ScottF · December 12, 2019, 9:54pm

Hi @stu_marroquin -

Let me escalate this internally, and see if we can get one of the devs to dig into this a little deeper with you. Sorry for the trouble.

stu_marroquin · December 12, 2019, 10:28pm

The speed is about the same.

stu_marroquin · December 12, 2019, 10:28pm

Thanks Scott! I appreciate it!

mlauber71 · December 13, 2019, 5:26pm

My impression was that there were certain challenges with Parquet and KNIME in the past. It would be great if there could be a more stable environment. Since Parquet is also useful as and internal storage format for KNIME.

stu_marroquin · December 13, 2019, 5:39pm

So this is a known issue with parquet files and how Knime handles them?

mlauber71 · December 13, 2019, 6:02pm

I would not call it a known issue but there were some reports of problems with parquet and KNIME before and I had some strange issues that I was not able to systematically reproduce.

Also I had the impression that when I used parquet as the internal storage I had problems on my Mac (the Column store approach with Parquet is still marked “experimental”).

Today I had the short impression that one Parquet file I used had misplaced some columns, I had not investigated further since a colleague was able to use it without issue.

daria.goldmann · December 16, 2019, 8:16am

Hi @stu_marroquin,
How many partitions and what size they are in the parquet files?
Best,
Daria

PS to read from KNIME Server, use the KNIME Server connection node in combination with the Parquet Reader node

mareike.hoeger · December 17, 2019, 8:27am

Hey @stu_marroquin,
we eager to reproduce an work on this issue.
Could you give me a bit more details about the files, what is the schema of the Parquet file? How man columns do you have, and what type? Or may it even be possible to share the file and reader settings with us? Did you use the default type mapping?

best regards
Mareike

natanzi · December 17, 2019, 9:06am

Interesting question, Your flow like A billing mediation platform which could process data online. I dont khow its possible to do it by knime…

stu_marroquin · December 17, 2019, 7:16pm

Sorry for the delayed response.

Column headers: timestamp, sensor_name
Columns contain timestamp and sensor reading, either boolean or float.
Each file contains 30,000 and each file can contain from 600 to 2500 columns (possibly more).
File size varies from 3MB to 12MB. Files come in at a rate of 1 file per minute, which is why it’s critical to get the files read in under 30 seconds.

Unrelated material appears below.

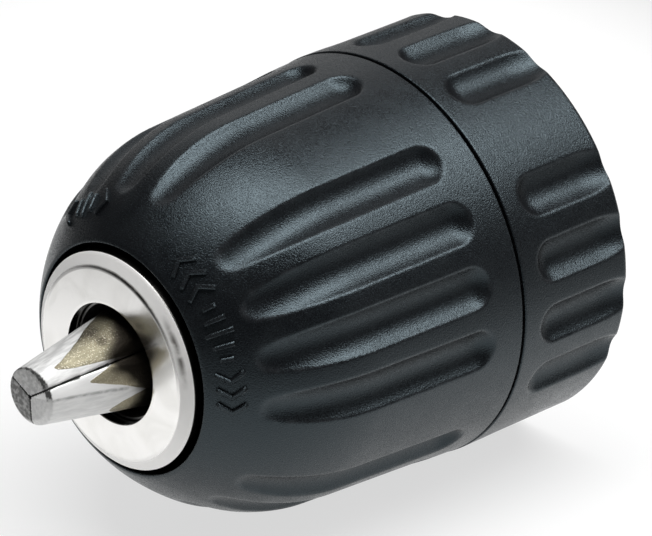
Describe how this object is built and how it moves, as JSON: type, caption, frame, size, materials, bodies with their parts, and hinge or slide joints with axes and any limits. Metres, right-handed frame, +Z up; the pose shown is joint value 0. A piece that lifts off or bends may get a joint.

Any help you can provide would be greatly appreciated.

Thanks,

Stu

mlauber71 · December 17, 2019, 8:41pm

One workaround you could test is to use the R package arrow to import the data first into R and from there to KNIME. I have constructed a small workflow to demonstrate how that could be done.

–
Edit: KNIME and R — installation across operating systems — some remarks | by Markus Lauber | Low Code for Data Science | Medium

mareike.hoeger · December 18, 2019, 1:58pm

Hey,
one first step would be to switch to KNIME 4.1 we had some changes regarding the type mapping, that resulted in noticeable performance gains. I tried to build a table similar to your use case:
A 30MB file, 2500 columns 20000 rows.
in 4.0 reading it from local disc took 111121 milliseconds in contrast to 26585 in 4.1 So the first step would be to try 4.1. However this might still not be optimal and I will have a deeper look into the performance issues.
But for now I recommend to try the current KNIME version.
best regards Mareike

stu_marroquin · December 19, 2019, 3:24pm

Thank you Mareike. I have upgraded to KNIME 4.1. It has improved significantly. I am able to open files in less than a minute now. Obviously the time varies depending on the amount of columns. But the same data in CSV format opens almost instantly.
Thanks,
Stu

stu_marroquin · January 6, 2020, 3:10pm

I upgraded to the latest version of KNIME analytics platform and performance improved slightly. We’d like to run the entire workflow from the KNIME server, however, we can’t get parquet files to read directly from our KNIME server. Even if we have the workflow on the KNIME server it will still only let us point to our PC’s local drives in the parquet reader configuration. It works fine if we use the regular file reader node, but not the parquet reader. As a result, we’re unable to fully test the performance of our workflow utilizing the KNIME server.
Anyone have any thoughts on this?

Thanks,
Stu